==== Data

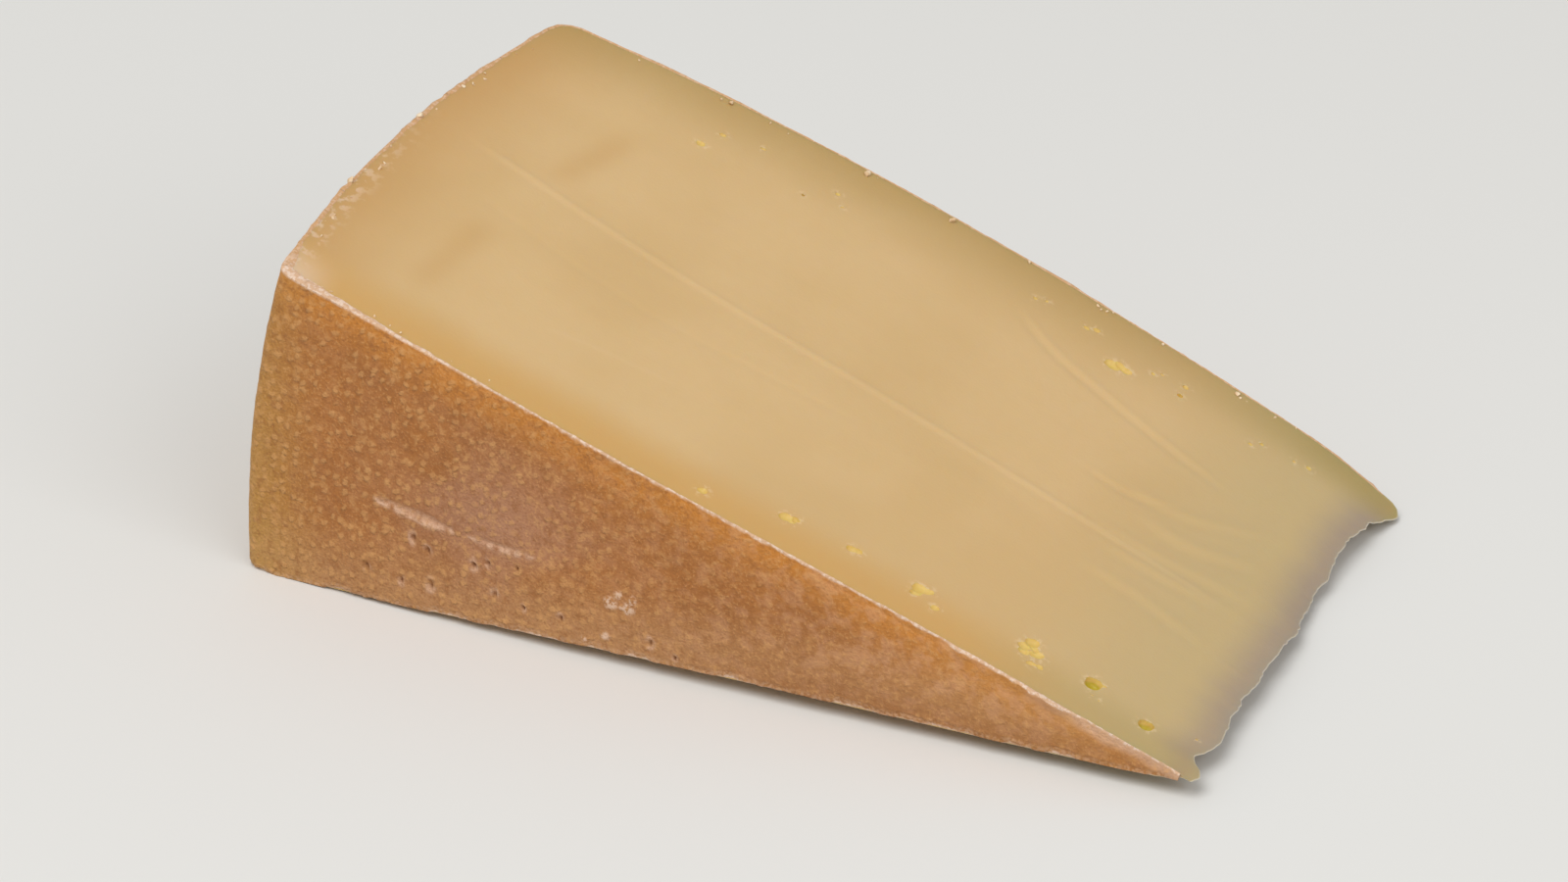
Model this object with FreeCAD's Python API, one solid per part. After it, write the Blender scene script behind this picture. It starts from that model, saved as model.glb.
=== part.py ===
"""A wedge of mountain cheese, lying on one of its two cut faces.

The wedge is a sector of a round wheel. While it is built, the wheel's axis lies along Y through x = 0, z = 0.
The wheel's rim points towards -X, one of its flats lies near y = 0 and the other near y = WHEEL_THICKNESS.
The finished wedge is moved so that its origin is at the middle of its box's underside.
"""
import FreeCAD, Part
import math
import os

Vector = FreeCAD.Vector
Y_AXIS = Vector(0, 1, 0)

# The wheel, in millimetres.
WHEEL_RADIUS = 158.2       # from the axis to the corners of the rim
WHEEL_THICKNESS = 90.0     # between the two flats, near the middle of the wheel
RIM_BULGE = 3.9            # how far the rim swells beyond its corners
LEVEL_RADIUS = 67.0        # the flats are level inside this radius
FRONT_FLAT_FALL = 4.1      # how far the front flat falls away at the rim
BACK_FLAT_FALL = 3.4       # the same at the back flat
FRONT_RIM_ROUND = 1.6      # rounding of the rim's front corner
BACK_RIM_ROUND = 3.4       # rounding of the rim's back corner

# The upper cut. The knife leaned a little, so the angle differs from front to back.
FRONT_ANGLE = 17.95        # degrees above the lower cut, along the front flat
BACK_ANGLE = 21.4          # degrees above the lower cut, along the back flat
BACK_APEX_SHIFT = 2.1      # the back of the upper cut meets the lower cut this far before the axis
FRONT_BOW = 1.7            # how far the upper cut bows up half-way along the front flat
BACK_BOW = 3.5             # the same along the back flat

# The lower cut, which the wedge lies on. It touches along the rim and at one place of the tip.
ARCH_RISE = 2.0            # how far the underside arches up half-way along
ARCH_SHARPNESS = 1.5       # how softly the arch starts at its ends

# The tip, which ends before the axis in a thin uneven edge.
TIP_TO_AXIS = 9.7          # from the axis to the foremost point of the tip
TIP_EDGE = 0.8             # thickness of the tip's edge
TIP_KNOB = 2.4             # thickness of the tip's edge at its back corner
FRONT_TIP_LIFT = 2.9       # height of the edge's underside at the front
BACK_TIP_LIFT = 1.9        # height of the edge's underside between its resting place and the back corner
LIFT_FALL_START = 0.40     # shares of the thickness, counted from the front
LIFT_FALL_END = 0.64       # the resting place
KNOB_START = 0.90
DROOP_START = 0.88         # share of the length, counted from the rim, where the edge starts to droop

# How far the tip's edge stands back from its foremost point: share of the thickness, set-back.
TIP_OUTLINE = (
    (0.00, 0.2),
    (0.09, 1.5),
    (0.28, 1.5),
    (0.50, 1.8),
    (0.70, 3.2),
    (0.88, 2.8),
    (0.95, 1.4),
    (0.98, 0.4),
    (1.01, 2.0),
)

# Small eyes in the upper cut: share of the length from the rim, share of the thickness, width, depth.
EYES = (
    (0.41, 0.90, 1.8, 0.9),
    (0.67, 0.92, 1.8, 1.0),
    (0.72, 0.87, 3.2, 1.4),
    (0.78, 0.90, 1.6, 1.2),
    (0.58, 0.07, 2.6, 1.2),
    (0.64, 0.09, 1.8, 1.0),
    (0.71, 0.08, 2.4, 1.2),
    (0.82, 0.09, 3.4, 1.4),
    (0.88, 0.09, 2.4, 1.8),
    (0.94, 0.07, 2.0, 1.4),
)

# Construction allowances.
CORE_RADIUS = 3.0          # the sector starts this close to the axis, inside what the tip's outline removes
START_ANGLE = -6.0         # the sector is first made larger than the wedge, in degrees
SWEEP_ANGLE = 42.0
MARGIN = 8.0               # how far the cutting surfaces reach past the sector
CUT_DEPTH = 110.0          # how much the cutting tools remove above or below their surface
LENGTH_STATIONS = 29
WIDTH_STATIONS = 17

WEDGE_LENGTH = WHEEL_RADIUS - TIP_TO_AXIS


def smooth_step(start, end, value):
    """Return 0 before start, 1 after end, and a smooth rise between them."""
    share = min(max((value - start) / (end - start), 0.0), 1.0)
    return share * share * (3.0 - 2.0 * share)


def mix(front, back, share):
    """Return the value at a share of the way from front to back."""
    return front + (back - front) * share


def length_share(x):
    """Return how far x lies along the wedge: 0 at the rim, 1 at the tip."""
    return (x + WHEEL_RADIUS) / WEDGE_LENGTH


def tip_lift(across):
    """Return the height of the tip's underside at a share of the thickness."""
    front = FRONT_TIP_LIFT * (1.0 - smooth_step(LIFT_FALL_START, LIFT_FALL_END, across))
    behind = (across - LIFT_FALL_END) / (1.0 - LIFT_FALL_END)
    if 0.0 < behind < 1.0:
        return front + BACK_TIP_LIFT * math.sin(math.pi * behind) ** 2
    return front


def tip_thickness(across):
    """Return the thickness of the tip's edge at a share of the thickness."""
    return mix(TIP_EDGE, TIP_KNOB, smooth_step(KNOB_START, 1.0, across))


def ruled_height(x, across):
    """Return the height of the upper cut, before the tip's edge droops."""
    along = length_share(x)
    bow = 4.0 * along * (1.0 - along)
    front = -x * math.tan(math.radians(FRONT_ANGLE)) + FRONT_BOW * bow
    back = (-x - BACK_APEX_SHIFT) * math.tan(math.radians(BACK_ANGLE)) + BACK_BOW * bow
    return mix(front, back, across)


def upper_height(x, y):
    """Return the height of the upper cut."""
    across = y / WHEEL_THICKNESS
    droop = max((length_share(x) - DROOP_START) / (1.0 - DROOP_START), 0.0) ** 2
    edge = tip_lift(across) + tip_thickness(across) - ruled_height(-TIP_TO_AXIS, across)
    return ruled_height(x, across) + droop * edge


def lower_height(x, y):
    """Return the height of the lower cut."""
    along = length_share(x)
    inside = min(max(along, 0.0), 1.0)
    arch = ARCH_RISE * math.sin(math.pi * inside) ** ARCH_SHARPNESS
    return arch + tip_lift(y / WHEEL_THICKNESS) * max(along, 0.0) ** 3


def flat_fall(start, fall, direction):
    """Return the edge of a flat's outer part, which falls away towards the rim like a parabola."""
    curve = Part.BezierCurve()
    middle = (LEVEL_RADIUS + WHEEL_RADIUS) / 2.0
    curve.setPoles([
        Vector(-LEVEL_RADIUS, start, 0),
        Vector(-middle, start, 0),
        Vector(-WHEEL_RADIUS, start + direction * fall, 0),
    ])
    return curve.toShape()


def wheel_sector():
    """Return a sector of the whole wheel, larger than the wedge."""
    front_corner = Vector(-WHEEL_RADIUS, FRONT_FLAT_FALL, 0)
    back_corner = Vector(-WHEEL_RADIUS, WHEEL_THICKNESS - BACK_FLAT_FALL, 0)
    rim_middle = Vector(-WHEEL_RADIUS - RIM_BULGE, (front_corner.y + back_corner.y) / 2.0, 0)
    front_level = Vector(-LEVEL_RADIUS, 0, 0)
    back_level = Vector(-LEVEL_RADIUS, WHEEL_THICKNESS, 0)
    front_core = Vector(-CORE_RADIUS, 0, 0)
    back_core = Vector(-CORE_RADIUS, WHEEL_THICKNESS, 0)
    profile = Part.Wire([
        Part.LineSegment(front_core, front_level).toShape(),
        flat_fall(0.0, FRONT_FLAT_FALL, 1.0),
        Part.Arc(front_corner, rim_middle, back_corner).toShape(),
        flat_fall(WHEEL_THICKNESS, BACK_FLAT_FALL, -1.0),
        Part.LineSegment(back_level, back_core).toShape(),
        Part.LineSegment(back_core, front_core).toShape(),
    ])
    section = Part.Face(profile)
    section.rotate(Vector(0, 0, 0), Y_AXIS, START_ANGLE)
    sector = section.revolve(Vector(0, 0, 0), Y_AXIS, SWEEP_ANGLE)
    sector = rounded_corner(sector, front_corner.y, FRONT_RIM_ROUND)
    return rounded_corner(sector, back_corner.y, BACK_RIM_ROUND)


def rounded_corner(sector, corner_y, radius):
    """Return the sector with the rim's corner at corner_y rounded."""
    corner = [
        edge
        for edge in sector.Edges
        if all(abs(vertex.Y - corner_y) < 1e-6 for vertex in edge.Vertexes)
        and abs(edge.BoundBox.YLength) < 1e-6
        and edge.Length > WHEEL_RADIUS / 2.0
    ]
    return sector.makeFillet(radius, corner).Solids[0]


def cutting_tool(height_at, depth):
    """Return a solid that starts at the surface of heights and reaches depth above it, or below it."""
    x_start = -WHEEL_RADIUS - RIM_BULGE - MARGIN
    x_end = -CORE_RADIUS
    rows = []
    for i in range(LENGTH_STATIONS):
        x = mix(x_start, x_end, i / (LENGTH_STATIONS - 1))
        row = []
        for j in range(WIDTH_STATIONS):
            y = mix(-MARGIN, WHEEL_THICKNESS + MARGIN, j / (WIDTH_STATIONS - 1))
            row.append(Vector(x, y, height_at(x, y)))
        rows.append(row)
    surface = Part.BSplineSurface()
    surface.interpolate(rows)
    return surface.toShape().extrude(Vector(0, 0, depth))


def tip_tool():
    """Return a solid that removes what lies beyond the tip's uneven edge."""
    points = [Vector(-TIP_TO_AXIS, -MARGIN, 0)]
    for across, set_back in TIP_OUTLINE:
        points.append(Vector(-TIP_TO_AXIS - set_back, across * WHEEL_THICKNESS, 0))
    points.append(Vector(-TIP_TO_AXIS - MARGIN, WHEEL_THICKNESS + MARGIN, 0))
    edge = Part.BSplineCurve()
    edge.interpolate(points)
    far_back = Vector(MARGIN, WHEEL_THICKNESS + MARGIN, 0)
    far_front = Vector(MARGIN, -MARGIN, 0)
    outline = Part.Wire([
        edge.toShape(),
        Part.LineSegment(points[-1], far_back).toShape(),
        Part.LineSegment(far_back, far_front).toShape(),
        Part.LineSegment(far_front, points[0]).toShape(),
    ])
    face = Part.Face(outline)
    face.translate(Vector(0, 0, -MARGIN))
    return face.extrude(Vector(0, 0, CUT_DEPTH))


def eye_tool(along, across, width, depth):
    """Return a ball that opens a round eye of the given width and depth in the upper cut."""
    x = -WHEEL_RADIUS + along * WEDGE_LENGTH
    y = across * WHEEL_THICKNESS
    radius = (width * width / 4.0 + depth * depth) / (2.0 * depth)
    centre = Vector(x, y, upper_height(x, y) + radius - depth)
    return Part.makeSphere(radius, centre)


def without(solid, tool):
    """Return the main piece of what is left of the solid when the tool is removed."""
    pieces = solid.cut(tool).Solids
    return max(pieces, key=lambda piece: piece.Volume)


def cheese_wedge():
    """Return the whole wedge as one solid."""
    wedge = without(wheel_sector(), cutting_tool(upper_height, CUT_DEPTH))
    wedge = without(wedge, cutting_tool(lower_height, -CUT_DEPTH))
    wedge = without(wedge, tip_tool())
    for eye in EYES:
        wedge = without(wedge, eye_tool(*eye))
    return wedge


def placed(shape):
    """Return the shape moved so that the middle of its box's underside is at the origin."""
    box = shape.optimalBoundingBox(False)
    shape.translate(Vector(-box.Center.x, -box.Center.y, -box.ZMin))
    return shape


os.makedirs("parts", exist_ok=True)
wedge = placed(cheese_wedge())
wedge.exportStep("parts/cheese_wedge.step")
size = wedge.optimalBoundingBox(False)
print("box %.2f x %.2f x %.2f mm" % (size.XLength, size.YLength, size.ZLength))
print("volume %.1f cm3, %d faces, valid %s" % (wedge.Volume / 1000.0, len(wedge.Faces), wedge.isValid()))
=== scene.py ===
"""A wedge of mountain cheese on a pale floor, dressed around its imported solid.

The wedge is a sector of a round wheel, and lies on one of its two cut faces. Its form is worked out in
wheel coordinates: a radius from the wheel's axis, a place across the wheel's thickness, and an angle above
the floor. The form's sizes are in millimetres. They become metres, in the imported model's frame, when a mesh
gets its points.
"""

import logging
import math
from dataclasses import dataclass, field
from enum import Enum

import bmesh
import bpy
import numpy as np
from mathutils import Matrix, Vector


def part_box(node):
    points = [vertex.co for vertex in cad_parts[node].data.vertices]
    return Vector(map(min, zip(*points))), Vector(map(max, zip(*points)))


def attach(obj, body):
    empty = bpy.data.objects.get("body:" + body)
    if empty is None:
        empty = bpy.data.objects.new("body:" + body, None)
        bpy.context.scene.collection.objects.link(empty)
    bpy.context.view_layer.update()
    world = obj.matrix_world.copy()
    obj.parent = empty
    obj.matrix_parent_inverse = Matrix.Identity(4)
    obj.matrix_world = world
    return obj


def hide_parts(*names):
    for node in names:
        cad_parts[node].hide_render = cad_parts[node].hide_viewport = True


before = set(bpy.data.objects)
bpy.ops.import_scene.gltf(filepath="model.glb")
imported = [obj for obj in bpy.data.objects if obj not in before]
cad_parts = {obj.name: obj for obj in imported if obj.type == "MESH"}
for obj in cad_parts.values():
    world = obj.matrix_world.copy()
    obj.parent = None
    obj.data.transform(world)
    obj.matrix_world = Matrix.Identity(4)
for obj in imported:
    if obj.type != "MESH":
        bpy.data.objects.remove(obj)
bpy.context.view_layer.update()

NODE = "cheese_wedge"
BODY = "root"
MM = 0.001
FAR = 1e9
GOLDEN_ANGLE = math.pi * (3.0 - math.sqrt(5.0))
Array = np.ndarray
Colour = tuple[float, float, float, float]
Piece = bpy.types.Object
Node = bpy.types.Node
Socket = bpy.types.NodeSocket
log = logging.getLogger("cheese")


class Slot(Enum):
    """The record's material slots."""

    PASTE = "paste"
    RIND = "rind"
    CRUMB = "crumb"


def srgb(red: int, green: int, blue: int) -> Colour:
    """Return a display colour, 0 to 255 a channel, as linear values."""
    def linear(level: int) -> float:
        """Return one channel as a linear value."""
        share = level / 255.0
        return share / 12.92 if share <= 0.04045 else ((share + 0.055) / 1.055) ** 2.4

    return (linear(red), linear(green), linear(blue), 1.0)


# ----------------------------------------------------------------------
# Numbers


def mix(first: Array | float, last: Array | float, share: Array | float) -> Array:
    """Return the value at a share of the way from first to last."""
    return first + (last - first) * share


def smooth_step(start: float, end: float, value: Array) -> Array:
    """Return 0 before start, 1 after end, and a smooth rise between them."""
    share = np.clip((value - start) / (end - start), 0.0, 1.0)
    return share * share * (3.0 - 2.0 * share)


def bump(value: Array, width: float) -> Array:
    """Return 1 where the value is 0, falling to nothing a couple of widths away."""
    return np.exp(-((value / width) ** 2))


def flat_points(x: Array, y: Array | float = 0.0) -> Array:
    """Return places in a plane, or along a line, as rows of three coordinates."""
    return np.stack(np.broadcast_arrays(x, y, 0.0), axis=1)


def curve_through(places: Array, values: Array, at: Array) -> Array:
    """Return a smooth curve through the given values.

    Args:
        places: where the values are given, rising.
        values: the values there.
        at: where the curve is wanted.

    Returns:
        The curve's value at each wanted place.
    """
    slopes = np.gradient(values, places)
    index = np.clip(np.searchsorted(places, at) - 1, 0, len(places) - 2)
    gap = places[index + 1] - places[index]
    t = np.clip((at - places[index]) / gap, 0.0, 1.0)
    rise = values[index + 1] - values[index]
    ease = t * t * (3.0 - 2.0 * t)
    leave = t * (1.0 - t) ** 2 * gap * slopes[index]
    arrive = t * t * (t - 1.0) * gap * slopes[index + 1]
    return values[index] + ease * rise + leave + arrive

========

## What to do
Return the lines above precisely as they appear, beginning at the first line and ending at the line with "Y_AXIS = Vector(0, 1, 0)", and nothing after it.

## Task result
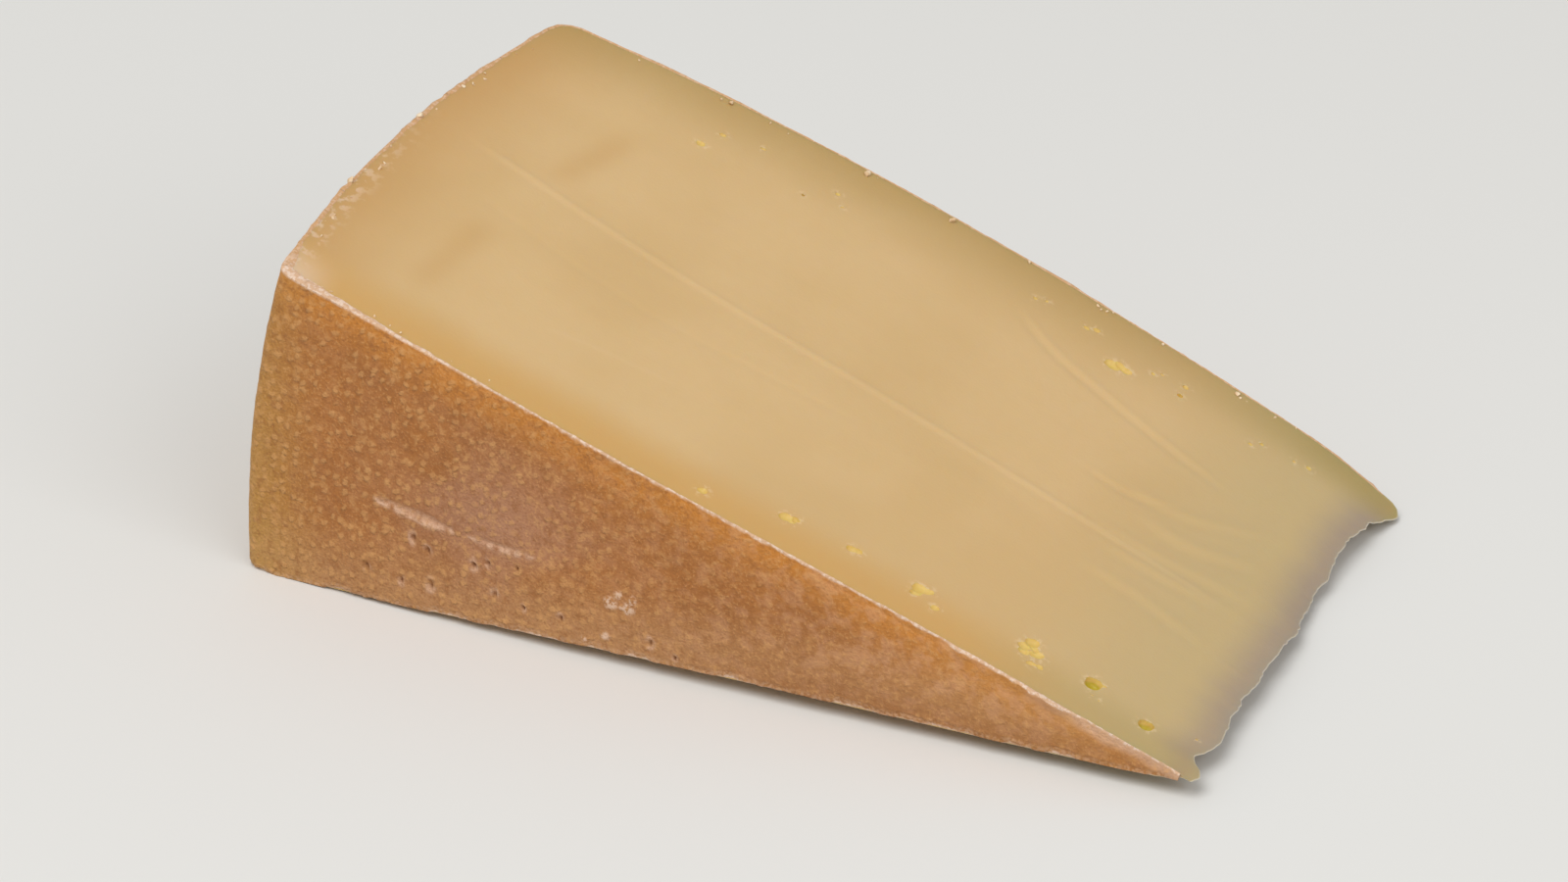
Model this object with FreeCAD's Python API, one solid per part. After it, write the Blender scene script behind this picture. It starts from that model, saved as model.glb.
=== part.py ===
"""A wedge of mountain cheese, lying on one of its two cut faces.

The wedge is a sector of a round wheel. While it is built, the wheel's axis lies along Y through x = 0, z = 0.
The wheel's rim points towards -X, one of its flats lies near y = 0 and the other near y = WHEEL_THICKNESS.
The finished wedge is moved so that its origin is at the middle of its box's underside.
"""
import FreeCAD, Part
import math
import os

Vector = FreeCAD.Vector
Y_AXIS = Vector(0, 1, 0)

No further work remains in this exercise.